In the 1990s, the average annual cost for fire fighting and prevention was almost $1 billion. Since 2002, that number has swelled to $3 billion, and according to NBC News, in 2016 the U.S. Forest Service is using more than 50 percent of its current budget to fight fires.

But even more than the soaring costs, the mechanism to provide these funds to the U.S. Forest Service, and Departments of Interior and Agriculture is being criticized as shortsighted, and not sustainable. The current budget setup for federal agencies fighting fires is Peter robbing Paul: As the expense to fight bigger and more fires has increased, federal agencies, with increasing frequency, have been pulling funds from fire prevention accounts, meaning that the accounts being drawn down are the same ones that fund fire prevention work, like clearing brush.

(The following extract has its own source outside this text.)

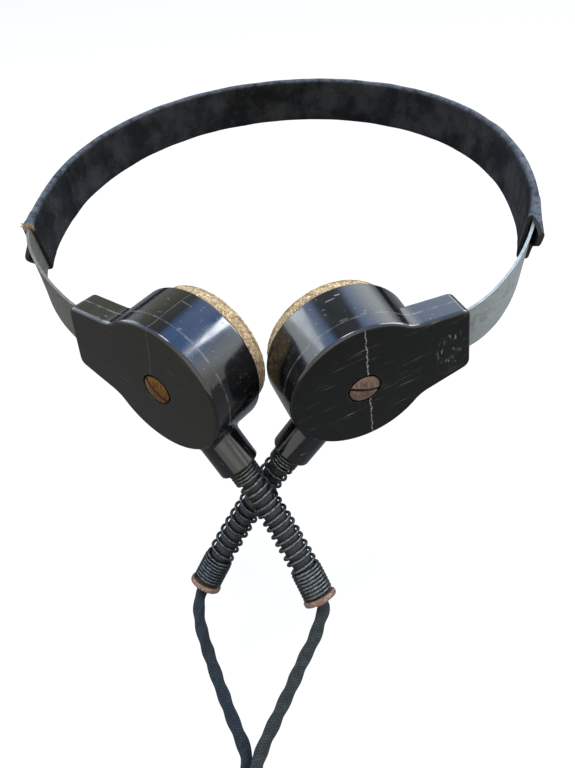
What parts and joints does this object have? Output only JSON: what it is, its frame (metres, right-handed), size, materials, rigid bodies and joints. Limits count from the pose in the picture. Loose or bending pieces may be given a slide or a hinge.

Moreover, in hearings this July at the U.S. House of Representatives, representatives from the U.S. Forest Service protested that the current levels of funding for firefighting will fall $490 million short in 2017.

Yet, in spite of the far-reaching recognition of the problem, there has not yet been a long-term solution put in place.

For the past several years, U.S. Senator Ron Wyden, (D-Ore., chairman of the Energy and Natural Resources Committee), along with Sen. Mike Crapo, (R-Idaho) have been trying to swashbuckle forward bills that would dramatically improve funding for wildland fire fighting by shifting the funding source to Federal Emergency Management Agency (FEMA), the agency that manages other natural disasters—like hurricanes, tornados, earthquakes and floods—and does so with much fewer restrictions and with access to deeper federal pockets. And, most keenly, would do so without pulling fire fighting funds from fire prevention funds.

Although seemingly simple and sensible, lawmakers from the Pacific Northwest and California—the ones most eagerly interested in more stable funding to fight forest fires—have noted resistance to moving the funding source to FEMA from states in flood, tornado and hurricane regions, like Louisiana, which currently receive FEMA support for their natural disasters.

In spite of bipartisan support, this idea for funding forest fire fighting was dropped in December during final negotiations from the 2016 budget.

In a recent trip to Bend, Sen. Wyden again picked up the torch for securing funding for fighting forest fires, and discussed the latest idea for this goal, the Wildfire Budgeting, Response and Forest Management Act of 2016.

That bill is waiting approval for a full Senate vote.